The Borough appealed the decision to the appellate level. In 2012, in a curious decision, the Appellate Court remanded the Verizon appeal of the case involving the Borough for trial using the annual assessment standard and reserved its decision on the broader issue of which method should the tax be assessed 51% annually, or once, and then in perpetuity.

The Appellate Court’s decision to remand for trial precipitated discovery and trial. For the ensuing five years, the trial consumed scarce judicial resources, tax payer funds as well as rate payer funds. At the onset of discovery, Verizon communicated to the Court and the Borough that if they were not successful they would appeal. During discovery and trial, Verizon made numerous objections most with little or no merit which the Court appropriately denied but because of the “vow to appeal’ the Court was compelled to weigh each objection carefully and explain the denial. This tactic extended the trial unnecessarily at great expense to the Borough. It began to become clear Verizon’s tactic was to deplete Borough resources to a point where the Borough would either walk away or settle under terms favorable to Verizon. 

This could have been avoided if the Appellate Court had first resolved the broader issue, re: which assessment method was controlling. If the Court had ruled in favor of the Borough on this issue, a trial would not have been necessary and Verizon would not have engaged in the conduct that it did for the ensuing five years. If it had ruled in favor of Verizon, the trial would have occurred and the broader issue would have been resolved unless appealed to the Supreme Court.

Verizon used the CLEC in their calculations

During discovery and as it turns out pivotal to the outcome, it was revealed that for the specific purpose of skewing their percentage of dial tone to something less than 51% for tax year 2009, Verizon defined the Hopewell service area to include 10,000 phone lines operated by a CLEC. This definition was and is inconsistent with the definition of Verizon’s Hopewell service area that has been on file with the Board of Public Utilities (BPU) since 1993 and for many years before that. Verizon offered no explanation for this deviation. As proved to the Court, Verizon provided over 90% of the dial tone to the Hopewell service area if the 10,000 lines were not included in the service area. Using the Verizon’s altered definition, Verizon provided 48% of the dial tone. At trial, the Court encouraged the parties to settle within 30 days but specifically aimed that advice at Verizon. Verizon never made an offer. In order to be compliant to the Court’s wishes, the Borough offered to settle for Verizon paying 50% of the Borough’s legal fees. Verizon’s response was:  “the only way we will settle is if you write us a check.”
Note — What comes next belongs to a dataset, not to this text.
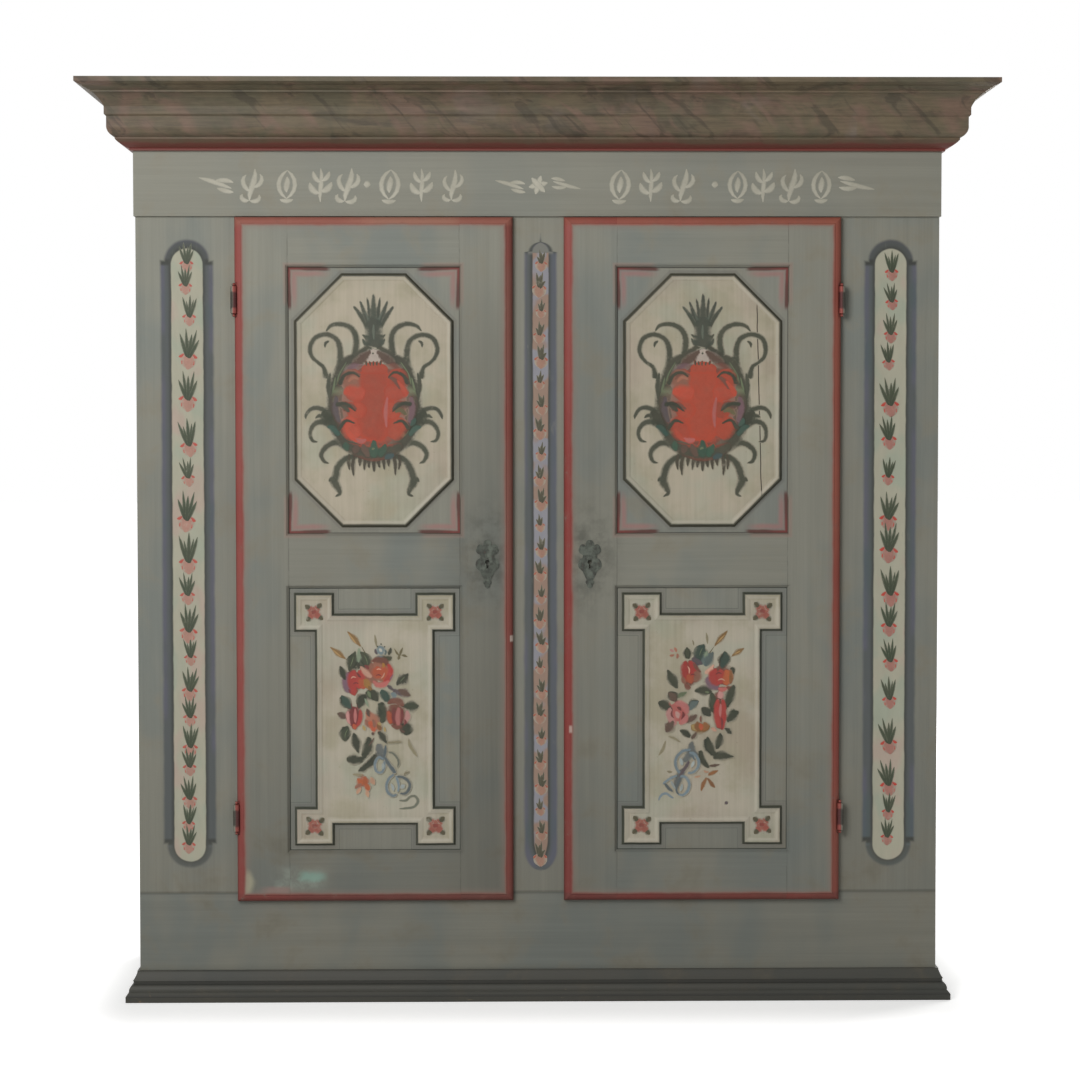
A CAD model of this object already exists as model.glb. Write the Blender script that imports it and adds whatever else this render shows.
"""Painted kas cupboard, dressed: old oil paint, painted ornament, marbled crown, ironwork and nails."""

import logging
import math
import random
from dataclasses import dataclass, field
from enum import Enum
from typing import NamedTuple, TypeAlias

import bmesh
import bpy
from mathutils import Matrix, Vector


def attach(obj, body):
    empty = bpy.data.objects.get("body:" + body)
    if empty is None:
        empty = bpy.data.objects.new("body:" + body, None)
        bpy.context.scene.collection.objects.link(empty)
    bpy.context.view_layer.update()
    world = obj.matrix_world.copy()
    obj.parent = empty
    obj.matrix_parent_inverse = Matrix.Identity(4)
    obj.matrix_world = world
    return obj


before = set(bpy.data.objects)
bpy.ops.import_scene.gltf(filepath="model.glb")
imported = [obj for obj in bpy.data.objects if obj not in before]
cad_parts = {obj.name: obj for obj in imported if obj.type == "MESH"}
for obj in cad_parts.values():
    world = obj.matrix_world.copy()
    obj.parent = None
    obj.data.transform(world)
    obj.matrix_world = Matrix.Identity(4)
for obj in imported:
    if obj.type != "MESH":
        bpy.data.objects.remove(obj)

LOG = logging.getLogger("kas")
MM = 0.001

Point: TypeAlias = tuple[float, float]
Place: TypeAlias = tuple[float, float, float]
Outline: TypeAlias = tuple[Point, ...]
Widths: TypeAlias = tuple[float, ...]


class Colour(NamedTuple):
    """A colour as a paint card names it: red, green and blue from 0 to 255."""

    red: float
    green: float
    blue: float

    def linear(self) -> tuple[float, float, float, float]:
        """The same colour in the numbers that a shader works in."""
        parts = [channel / 255.0 for channel in self]
        made = [p / 12.92 if p <= 0.04045 else ((p + 0.055) / 1.055) ** 2.4 for p in parts]
        return (made[0], made[1], made[2], 1.0)

    def scaled(self, factor: float) -> "Colour":
        """The colour made darker or lighter by a factor on its card numbers."""
        return Colour(*(min(255.0, channel * factor) for channel in self))


class Axis(Enum):
    """The way the grain of a board runs."""

    X = 0
    Y = 1
    Z = 2

    def stretch(self, across: float, along: float) -> Place:
        """Scales for a pattern that is long along the grain, in marks to the metre across it and along it."""
        return tuple(along if index == self.value else across for index in range(3))


class Hand(Enum):
    """The left or the right of the cupboard, as it is faced."""

    LEFT = -1
    RIGHT = 1

    @property
    def door(self) -> str:
        """The body of this hand's door, and the word that begins the names of its nodes."""
        return f"{self.name.lower()}_door"


@dataclass(frozen=True)
class Opening:
    """A panel's opening in a door, in millimetres: its middle across and up, and half of its size."""

    across: float
    up: float
    half_width: float
    half_height: float

    def away(self, graph: "Graph") -> tuple["Signal", "Signal"]:
        """How far each point of either door lies aside of the opening's middle, and above or below it."""
        return (graph.x.size() - self.across).size(), (graph.z - self.up).size()

    def outside(self, graph: "Graph") -> tuple["Signal", "Signal"]:
        """How far each point of either door lies past the opening's sides, and past its top or bottom."""
        aside, rise = self.away(graph)
        return aside - self.half_width, rise - self.half_height


UPPER = Opening(333.0, 1225.5, 173.5, 269.0)
LOWER = Opening(333.0, 577.75, 173.5, 267.75)


# ---------------------------------------------------------------- node writing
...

Soon thereafter in January 2019, ten years after the matter began, the Court ruled in the Borough’s favor. Verizon, as they said they would do, appealed. Both the Borough and the League cross appealed to have the Court rule on the issue they reserved judgment on five years earlier - on the broader issue of which assessment method controls: the annual 51% or the 51% in perpetuity method. The appeal was briefed in May 2019 and, to date, oral arguments have not been scheduled. Consistent with Verizon’s past conduct making unwarranted objections designed to delay and increase costs, Verizon filed an objection to the League’s participation as an amicus curiae arguing they should be barred because the League is not neutral and has a position consistent with the Borough. The Court in a one word decision “denied” the motion. The Court rejected Verizon’s specious objection and by not commenting further infers it agreed with the League’s characterization of Verizon’s conduct.

Where this stands today

While this litigation was moving forward for the past 10 years, Verizon and Century Link continued to notify other municipalities that they as the ILEC no longer provided 51% of the dial tone in the municipal service area. Today, there is a minimum 127 other municipalities in the position of Hopewell Borough. There are well over 60 pending trials.